Lifelong learning is a complex process that links many aspects of the individual. Thus, although movement seems not to be connected with learning beyond childhood, there is much evidence proving the importance of integrating movement in adult education.
Here we’ll introduce two different currents regarding movement that might be useful within the context of adult education: Laban movement analysis and Dance Movement Therapy.
Rudolf Laban was an Austrian dancer, teacher, theorist, and choreographer (1879-1958), who published in 1928 a practical method for recording all forms of human motion, known afterwards as Labanotation. The analysis of forms in movement, was a nonpersonal, scientific system designed to apply to all human motion.
The movement can be deconstructed in four categories: body, effort, shape and space. Within the body category, we find some sub categories, such as conduction, connection, movement sequences, and developmental movement patterns. Effort is categorized in 4 polarities: sudden/sustained movement, heavy/light, direct/flexible movement, and controlled/free movement.
Shape is described through shape forms, modes of shape change, shape qualities and shape flow support.
Last of all, space speaks about connection with the physical surrounding, as well as with spatial patterns, pathways, and lines of spatial tension. By using this perspective, working with movement rises to a higher level of variety, through deconstruction of the possibilities of movement.
The second, truly convenient, resource is Dance Movement Therapy is defined by the American Dance Therapy Association (ADTA) as the psychotherapeutic use of movement to promote emotional, social, cognitive, and physical integration of the individual, for the purpose of improving health and well-being.
The profile of users of DMT involves all ages and contemplates a wide range of mental and physical abilities, both individually and in groups. Since “movement doesn’t lie” DMT has shown its benefits towards facilitating the embodiment and identification of problems, anxiety release, and integrating body, mind, and spirit.

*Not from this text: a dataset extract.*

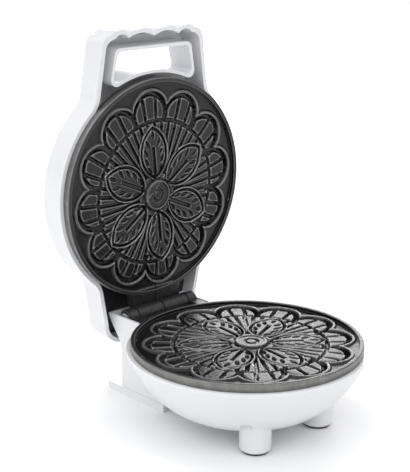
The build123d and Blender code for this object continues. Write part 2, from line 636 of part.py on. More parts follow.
with BuildPart() as cord_bushing:
    with BuildSketch(cord_way.offset(-BUSHING_LIP)):
        Circle(BUSHING_R + BUSHING_LIP)
    extrude(amount=BUSHING_LIP - FIT)
    with BuildSketch(cord_way.offset(-FIT)):
        Circle(BUSHING_R)
    extrude(amount=WALL + BUSHING_LIP)
    with BuildSketch(cord_way.offset(-BUSHING_LIP)):
        Circle(CORD_BORE_R)
    extrude(amount=WALL + 3 * BUSHING_LIP, mode=Mode.SUBTRACT)
save(cord_bushing, "cord_bushing")


# ---------------------------------------------------------------- hinge pin and its clip
with BuildPart() as hinge_pin:
    with BuildSketch(across(base_rim, -LUG_END - PIN_HEAD)):
        with Locations((HINGE_BACK, -HINGE_DROP)):
            Circle(PIN_HEAD_R)
    extrude(amount=PIN_HEAD - FIT)
    with BuildSketch(across(base_rim, -LUG_END - PIN_HEAD)):
        with Locations((HINGE_BACK, -HINGE_DROP)):
            Circle(PIN_R)
    extrude(amount=2 * LUG_END + 2 * PIN_HEAD + CLIP_THICK - FIT)
    with BuildSketch(across(base_rim, LUG_END + FIT)):
        with Locations((HINGE_BACK, -HINGE_DROP)):
            Circle(PIN_R)
            Circle(PIN_R - CLIP_THICK, mode=Mode.SUBTRACT)
    extrude(amount=CLIP_THICK, mode=Mode.SUBTRACT)
save(hinge_pin, "hinge_pin")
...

Specifically, DMT has a particular benefit on trauma healing, regarding both physical and emotional impact.
In the project Ham’Avaaz, music and movement walk hand in hand so as to promote the psychological well being of the participants, women with a complicated life story, dealing sometimes with trauma. The use of folk songs, together with an innovative approach to language learning, aims to improve the personal, emotional and social skills of those participants.